Cinéma – “C’est pas moi” de Leos Carax
Dans le cadre d’un projet d’exposition, le Centre Pompidou avait proposé à
Leos Carax de répondre par un film à la question « Où en êtes-vous ? ».
L’exposition annulée, le film de commande s’est transformé en un moyen-métrage personnel, monté, démonté et remonté par le réalisateur lui-même.
Circuler entre les images collées
Au début de sa réponse de quarante-deux minutes à la question pompidolienne, Carax commence par dire d’où il vient. Les images contenant des visages défilent, et sa voix-over court-circuite les vues. Voulant présenter son père, il murmure de sa voix grave : « c’est lui, non pas lui, lui là, oui lui ». Des affirmations infirmées aussi vite qu’elles sont prononcées qui retirent rapidement aux mots leur pouvoir décisionnaire.
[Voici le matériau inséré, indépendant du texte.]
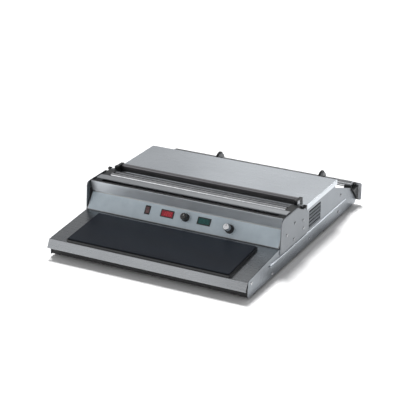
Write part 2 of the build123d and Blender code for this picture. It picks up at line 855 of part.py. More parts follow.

Dès cette introduction programmatique, il s’agit de se laisser aller dans le fleuve Carax, qui nous mène parfois en bateau pour mieux nous faire circuler entre les images collées. Car c’est bien d’un collage dont il s’agit : le réalisateur de Mauvais sang et de Les Amants du Pont-neuf replace côte à côte des images de presse appartenant déjà à notre imaginaire collectif et des séquences de ses films. Ces dernières surgissent, comme replacées soudainement dans le foisonnement d’idées et d’images qui les a rendues possibles. A l’image de ce qu’il exprimait à Locarno en 2012, C’est pas moi illustre que si le moteur de l’œuvre de Carax est le cinéma, la vie en est le carburant.
Pas de beauté sans grain
Malgré le rythme soutenu et l’apparente spontanéité de la déambulation dans sa tête, Leos Carax ne manque pas d’organiser son récit en chapitres qui permettent de développer ses idées, voire d’en proposer des démonstrations. En conteur fascinant, il narre l’histoire d’un grain de beauté pour conclure qu’ « il n’y a pas de beauté sans grain », créant un lien entre le travail de l’image et le visage de Marilyn Monroe. Imbriqué dans des réflexions sur le monde dans lequel nous vivons, le cinéma apparait ainsi dans des développements singuliers. Une image de pomme donne lieu à une explication qui semble affiliée à la phrase de Godard « le cinéma c’est 24 fois la vérité par seconde ». L’importance de cligner des yeux est abordée comme un moyen de résistance à l’accélération du monde. Le foisonnement est ainsi contenu dans le moyen-métrage, espace-temps inextensible que la voix-over rappelle soudainement, en plein voyage : « attention, comme il arrive souvent, le temps passe ». Carax signe ainsi un film très godardien (de sa forme cousine de Lettre à Freddy Buache, à la citation directe du maître) qui foisonne d’inspiration.